Render the following material again verbatim, leaving nothing out.

▼

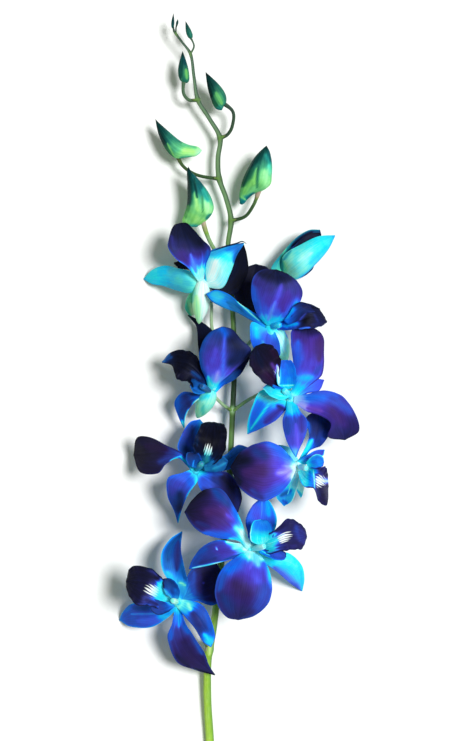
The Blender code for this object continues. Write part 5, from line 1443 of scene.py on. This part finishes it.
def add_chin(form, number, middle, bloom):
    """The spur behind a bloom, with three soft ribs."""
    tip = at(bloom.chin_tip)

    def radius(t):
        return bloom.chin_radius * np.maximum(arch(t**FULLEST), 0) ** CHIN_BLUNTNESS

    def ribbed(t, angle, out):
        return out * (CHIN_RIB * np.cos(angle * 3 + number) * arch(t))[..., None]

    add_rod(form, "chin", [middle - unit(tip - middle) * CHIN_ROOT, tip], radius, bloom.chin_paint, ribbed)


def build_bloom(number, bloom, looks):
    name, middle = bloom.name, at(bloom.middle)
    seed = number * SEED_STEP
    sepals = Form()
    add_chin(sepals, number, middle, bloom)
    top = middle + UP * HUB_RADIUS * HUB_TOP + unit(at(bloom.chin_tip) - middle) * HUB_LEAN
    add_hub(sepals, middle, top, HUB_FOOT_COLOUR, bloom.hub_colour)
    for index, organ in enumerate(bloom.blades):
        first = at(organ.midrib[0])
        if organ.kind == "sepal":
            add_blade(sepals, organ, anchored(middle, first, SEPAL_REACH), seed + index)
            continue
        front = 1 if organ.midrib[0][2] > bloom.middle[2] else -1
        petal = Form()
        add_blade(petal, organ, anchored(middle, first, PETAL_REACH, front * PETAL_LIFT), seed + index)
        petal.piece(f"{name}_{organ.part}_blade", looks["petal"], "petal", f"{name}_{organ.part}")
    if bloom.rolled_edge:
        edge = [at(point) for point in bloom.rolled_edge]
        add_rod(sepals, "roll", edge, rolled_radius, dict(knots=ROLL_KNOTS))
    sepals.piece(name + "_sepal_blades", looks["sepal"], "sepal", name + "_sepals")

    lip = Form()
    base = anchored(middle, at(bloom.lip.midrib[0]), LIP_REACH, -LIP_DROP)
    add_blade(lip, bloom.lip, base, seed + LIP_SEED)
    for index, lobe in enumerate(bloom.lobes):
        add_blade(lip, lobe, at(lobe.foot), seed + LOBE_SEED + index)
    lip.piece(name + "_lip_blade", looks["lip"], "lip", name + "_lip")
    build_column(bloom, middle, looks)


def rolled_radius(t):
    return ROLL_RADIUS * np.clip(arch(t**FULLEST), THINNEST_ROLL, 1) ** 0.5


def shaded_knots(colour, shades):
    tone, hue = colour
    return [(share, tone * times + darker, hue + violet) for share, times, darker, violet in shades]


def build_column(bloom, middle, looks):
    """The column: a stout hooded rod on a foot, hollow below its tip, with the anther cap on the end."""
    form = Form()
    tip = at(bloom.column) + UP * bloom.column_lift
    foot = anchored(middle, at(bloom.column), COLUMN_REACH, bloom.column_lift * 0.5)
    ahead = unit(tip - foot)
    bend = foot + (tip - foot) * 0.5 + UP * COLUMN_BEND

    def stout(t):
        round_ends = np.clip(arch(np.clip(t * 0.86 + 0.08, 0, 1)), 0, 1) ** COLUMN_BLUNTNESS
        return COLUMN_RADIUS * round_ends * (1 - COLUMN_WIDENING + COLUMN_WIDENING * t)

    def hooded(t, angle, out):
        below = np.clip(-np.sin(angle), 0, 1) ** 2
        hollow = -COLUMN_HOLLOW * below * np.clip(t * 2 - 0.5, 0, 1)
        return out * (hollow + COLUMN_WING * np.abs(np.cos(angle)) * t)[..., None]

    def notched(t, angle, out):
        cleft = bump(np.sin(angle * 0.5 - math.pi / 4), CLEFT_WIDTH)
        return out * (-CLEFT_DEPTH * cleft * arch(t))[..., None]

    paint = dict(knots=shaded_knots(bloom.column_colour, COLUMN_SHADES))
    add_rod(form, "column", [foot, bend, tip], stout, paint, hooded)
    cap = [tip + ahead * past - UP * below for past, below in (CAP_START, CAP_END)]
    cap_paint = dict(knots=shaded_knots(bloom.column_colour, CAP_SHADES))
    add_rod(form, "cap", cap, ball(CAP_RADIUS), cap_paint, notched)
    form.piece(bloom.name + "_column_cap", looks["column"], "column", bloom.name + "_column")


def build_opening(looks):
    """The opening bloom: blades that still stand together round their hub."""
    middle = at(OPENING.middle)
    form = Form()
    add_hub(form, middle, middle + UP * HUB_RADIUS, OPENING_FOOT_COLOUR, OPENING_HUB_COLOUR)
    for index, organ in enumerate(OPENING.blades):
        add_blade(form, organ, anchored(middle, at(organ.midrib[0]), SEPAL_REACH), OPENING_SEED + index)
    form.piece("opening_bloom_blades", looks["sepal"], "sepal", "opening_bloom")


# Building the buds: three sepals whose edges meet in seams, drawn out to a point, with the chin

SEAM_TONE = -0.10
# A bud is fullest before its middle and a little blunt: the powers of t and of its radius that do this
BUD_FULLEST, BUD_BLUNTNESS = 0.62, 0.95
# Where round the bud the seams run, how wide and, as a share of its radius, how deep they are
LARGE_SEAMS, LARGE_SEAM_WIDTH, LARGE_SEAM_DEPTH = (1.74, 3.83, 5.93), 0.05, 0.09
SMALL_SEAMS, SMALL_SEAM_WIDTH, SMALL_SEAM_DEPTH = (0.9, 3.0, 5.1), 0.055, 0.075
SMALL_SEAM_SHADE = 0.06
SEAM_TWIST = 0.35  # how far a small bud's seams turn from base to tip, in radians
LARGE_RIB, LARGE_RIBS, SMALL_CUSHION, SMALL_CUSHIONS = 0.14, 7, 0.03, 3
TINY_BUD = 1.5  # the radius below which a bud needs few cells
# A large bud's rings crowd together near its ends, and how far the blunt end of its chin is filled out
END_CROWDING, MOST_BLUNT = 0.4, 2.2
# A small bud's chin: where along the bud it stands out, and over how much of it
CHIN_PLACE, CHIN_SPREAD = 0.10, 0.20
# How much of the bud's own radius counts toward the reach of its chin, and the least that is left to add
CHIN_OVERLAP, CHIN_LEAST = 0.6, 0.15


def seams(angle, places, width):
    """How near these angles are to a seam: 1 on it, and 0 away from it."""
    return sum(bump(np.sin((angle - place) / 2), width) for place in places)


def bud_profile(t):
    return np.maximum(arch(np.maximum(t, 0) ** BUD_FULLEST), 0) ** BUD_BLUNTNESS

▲

- [WRITTEN ANSWER]:
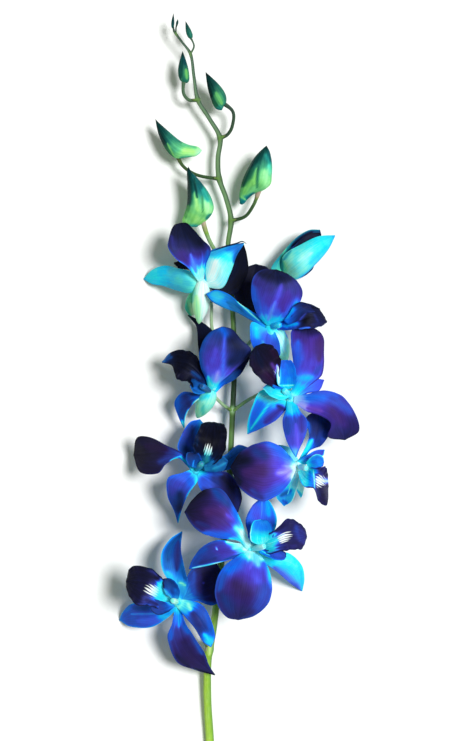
The Blender code for this object continues. Write part 5, from line 1443 of scene.py on. This part finishes it.
def add_chin(form, number, middle, bloom):
    """The spur behind a bloom, with three soft ribs."""
    tip = at(bloom.chin_tip)

    def radius(t):
        return bloom.chin_radius * np.maximum(arch(t**FULLEST), 0) ** CHIN_BLUNTNESS

    def ribbed(t, angle, out):
        return out * (CHIN_RIB * np.cos(angle * 3 + number) * arch(t))[..., None]

    add_rod(form, "chin", [middle - unit(tip - middle) * CHIN_ROOT, tip], radius, bloom.chin_paint, ribbed)


def build_bloom(number, bloom, looks):
    name, middle = bloom.name, at(bloom.middle)
    seed = number * SEED_STEP
    sepals = Form()
    add_chin(sepals, number, middle, bloom)
    top = middle + UP * HUB_RADIUS * HUB_TOP + unit(at(bloom.chin_tip) - middle) * HUB_LEAN
    add_hub(sepals, middle, top, HUB_FOOT_COLOUR, bloom.hub_colour)
    for index, organ in enumerate(bloom.blades):
        first = at(organ.midrib[0])
        if organ.kind == "sepal":
            add_blade(sepals, organ, anchored(middle, first, SEPAL_REACH), seed + index)
            continue
        front = 1 if organ.midrib[0][2] > bloom.middle[2] else -1
        petal = Form()
        add_blade(petal, organ, anchored(middle, first, PETAL_REACH, front * PETAL_LIFT), seed + index)
        petal.piece(f"{name}_{organ.part}_blade", looks["petal"], "petal", f"{name}_{organ.part}")
    if bloom.rolled_edge:
        edge = [at(point) for point in bloom.rolled_edge]
        add_rod(sepals, "roll", edge, rolled_radius, dict(knots=ROLL_KNOTS))
    sepals.piece(name + "_sepal_blades", looks["sepal"], "sepal", name + "_sepals")

    lip = Form()
    base = anchored(middle, at(bloom.lip.midrib[0]), LIP_REACH, -LIP_DROP)
    add_blade(lip, bloom.lip, base, seed + LIP_SEED)
    for index, lobe in enumerate(bloom.lobes):
        add_blade(lip, lobe, at(lobe.foot), seed + LOBE_SEED + index)
    lip.piece(name + "_lip_blade", looks["lip"], "lip", name + "_lip")
    build_column(bloom, middle, looks)


def rolled_radius(t):
    return ROLL_RADIUS * np.clip(arch(t**FULLEST), THINNEST_ROLL, 1) ** 0.5


def shaded_knots(colour, shades):
    tone, hue = colour
    return [(share, tone * times + darker, hue + violet) for share, times, darker, violet in shades]


def build_column(bloom, middle, looks):
    """The column: a stout hooded rod on a foot, hollow below its tip, with the anther cap on the end."""
    form = Form()
    tip = at(bloom.column) + UP * bloom.column_lift
    foot = anchored(middle, at(bloom.column), COLUMN_REACH, bloom.column_lift * 0.5)
    ahead = unit(tip - foot)
    bend = foot + (tip - foot) * 0.5 + UP * COLUMN_BEND

    def stout(t):
        round_ends = np.clip(arch(np.clip(t * 0.86 + 0.08, 0, 1)), 0, 1) ** COLUMN_BLUNTNESS
        return COLUMN_RADIUS * round_ends * (1 - COLUMN_WIDENING + COLUMN_WIDENING * t)

    def hooded(t, angle, out):
        below = np.clip(-np.sin(angle), 0, 1) ** 2
        hollow = -COLUMN_HOLLOW * below * np.clip(t * 2 - 0.5, 0, 1)
        return out * (hollow + COLUMN_WING * np.abs(np.cos(angle)) * t)[..., None]

    def notched(t, angle, out):
        cleft = bump(np.sin(angle * 0.5 - math.pi / 4), CLEFT_WIDTH)
        return out * (-CLEFT_DEPTH * cleft * arch(t))[..., None]

    paint = dict(knots=shaded_knots(bloom.column_colour, COLUMN_SHADES))
    add_rod(form, "column", [foot, bend, tip], stout, paint, hooded)
    cap = [tip + ahead * past - UP * below for past, below in (CAP_START, CAP_END)]
    cap_paint = dict(knots=shaded_knots(bloom.column_colour, CAP_SHADES))
    add_rod(form, "cap", cap, ball(CAP_RADIUS), cap_paint, notched)
    form.piece(bloom.name + "_column_cap", looks["column"], "column", bloom.name + "_column")


def build_opening(looks):
    """The opening bloom: blades that still stand together round their hub."""
    middle = at(OPENING.middle)
    form = Form()
    add_hub(form, middle, middle + UP * HUB_RADIUS, OPENING_FOOT_COLOUR, OPENING_HUB_COLOUR)
    for index, organ in enumerate(OPENING.blades):
        add_blade(form, organ, anchored(middle, at(organ.midrib[0]), SEPAL_REACH), OPENING_SEED + index)
    form.piece("opening_bloom_blades", looks["sepal"], "sepal", "opening_bloom")


# Building the buds: three sepals whose edges meet in seams, drawn out to a point, with the chin

SEAM_TONE = -0.10
# A bud is fullest before its middle and a little blunt: the powers of t and of its radius that do this
BUD_FULLEST, BUD_BLUNTNESS = 0.62, 0.95
# Where round the bud the seams run, how wide and, as a share of its radius, how deep they are
LARGE_SEAMS, LARGE_SEAM_WIDTH, LARGE_SEAM_DEPTH = (1.74, 3.83, 5.93), 0.05, 0.09
SMALL_SEAMS, SMALL_SEAM_WIDTH, SMALL_SEAM_DEPTH = (0.9, 3.0, 5.1), 0.055, 0.075
SMALL_SEAM_SHADE = 0.06
SEAM_TWIST = 0.35  # how far a small bud's seams turn from base to tip, in radians
LARGE_RIB, LARGE_RIBS, SMALL_CUSHION, SMALL_CUSHIONS = 0.14, 7, 0.03, 3
TINY_BUD = 1.5  # the radius below which a bud needs few cells
# A large bud's rings crowd together near its ends, and how far the blunt end of its chin is filled out
END_CROWDING, MOST_BLUNT = 0.4, 2.2
# A small bud's chin: where along the bud it stands out, and over how much of it
CHIN_PLACE, CHIN_SPREAD = 0.10, 0.20
# How much of the bud's own radius counts toward the reach of its chin, and the least that is left to add
CHIN_OVERLAP, CHIN_LEAST = 0.6, 0.15


def seams(angle, places, width):
    """How near these angles are to a seam: 1 on it, and 0 away from it."""
    return sum(bump(np.sin((angle - place) / 2), width) for place in places)


def bud_profile(t):
    return np.maximum(arch(np.maximum(t, 0) ** BUD_FULLEST), 0) ** BUD_BLUNTNESS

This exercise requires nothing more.